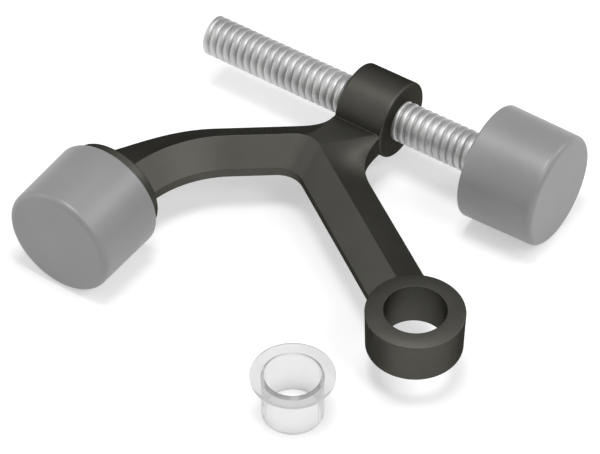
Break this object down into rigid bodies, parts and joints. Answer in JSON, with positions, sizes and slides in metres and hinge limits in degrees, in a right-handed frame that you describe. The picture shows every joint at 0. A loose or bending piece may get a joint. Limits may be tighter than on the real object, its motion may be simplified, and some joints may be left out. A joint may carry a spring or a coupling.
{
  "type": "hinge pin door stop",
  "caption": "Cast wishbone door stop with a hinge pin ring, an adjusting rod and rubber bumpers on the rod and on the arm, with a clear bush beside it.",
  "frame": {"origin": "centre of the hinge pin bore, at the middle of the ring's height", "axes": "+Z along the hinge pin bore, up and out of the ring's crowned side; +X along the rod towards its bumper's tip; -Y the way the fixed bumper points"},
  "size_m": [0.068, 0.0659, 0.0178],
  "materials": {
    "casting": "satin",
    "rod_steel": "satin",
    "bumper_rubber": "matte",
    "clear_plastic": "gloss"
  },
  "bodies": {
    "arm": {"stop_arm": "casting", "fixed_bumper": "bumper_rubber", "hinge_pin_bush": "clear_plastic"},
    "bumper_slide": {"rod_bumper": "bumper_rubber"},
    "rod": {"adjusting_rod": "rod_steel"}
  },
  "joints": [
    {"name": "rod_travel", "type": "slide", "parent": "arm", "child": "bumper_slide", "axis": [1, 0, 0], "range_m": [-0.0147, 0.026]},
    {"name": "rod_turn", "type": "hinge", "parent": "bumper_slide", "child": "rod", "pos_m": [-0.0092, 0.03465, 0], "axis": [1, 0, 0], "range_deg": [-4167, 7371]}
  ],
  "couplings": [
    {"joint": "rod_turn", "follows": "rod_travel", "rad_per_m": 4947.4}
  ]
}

* * *

Instruction
Print the listing above in its entirety, with every line exact.

Task result
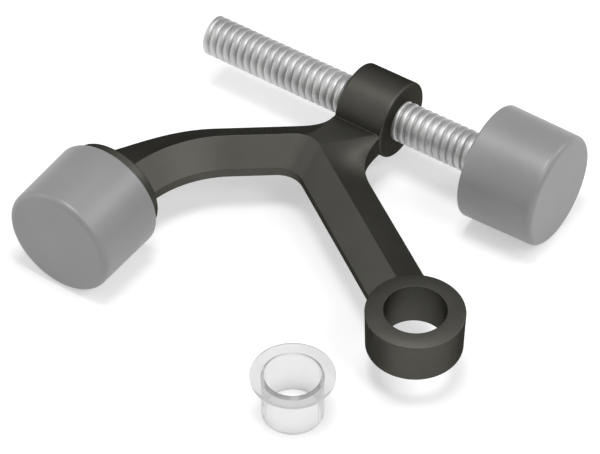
Break this object down into rigid bodies, parts and joints. Answer in JSON, with positions, sizes and slides in metres and hinge limits in degrees, in a right-handed frame that you describe. The picture shows every joint at 0. A loose or bending piece may get a joint. Limits may be tighter than on the real object, its motion may be simplified, and some joints may be left out. A joint may carry a spring or a coupling.
{
  "type": "hinge pin door stop",
  "caption": "Cast wishbone door stop with a hinge pin ring, an adjusting rod and rubber bumpers on the rod and on the arm, with a clear bush beside it.",
  "frame": {"origin": "centre of the hinge pin bore, at the middle of the ring's height", "axes": "+Z along the hinge pin bore, up and out of the ring's crowned side; +X along the rod towards its bumper's tip; -Y the way the fixed bumper points"},
  "size_m": [0.068, 0.0659, 0.0178],
  "materials": {
    "casting": "satin",
    "rod_steel": "satin",
    "bumper_rubber": "matte",
    "clear_plastic": "gloss"
  },
  "bodies": {
    "arm": {"stop_arm": "casting", "fixed_bumper": "bumper_rubber", "hinge_pin_bush": "clear_plastic"},
    "bumper_slide": {"rod_bumper": "bumper_rubber"},
    "rod": {"adjusting_rod": "rod_steel"}
  },
  "joints": [
    {"name": "rod_travel", "type": "slide", "parent": "arm", "child": "bumper_slide", "axis": [1, 0, 0], "range_m": [-0.0147, 0.026]},
    {"name": "rod_turn", "type": "hinge", "parent": "bumper_slide", "child": "rod", "pos_m": [-0.0092, 0.03465, 0], "axis": [1, 0, 0], "range_deg": [-4167, 7371]}
  ],
  "couplings": [
    {"joint": "rod_turn", "follows": "rod_travel", "rad_per_m": 4947.4}
  ]
}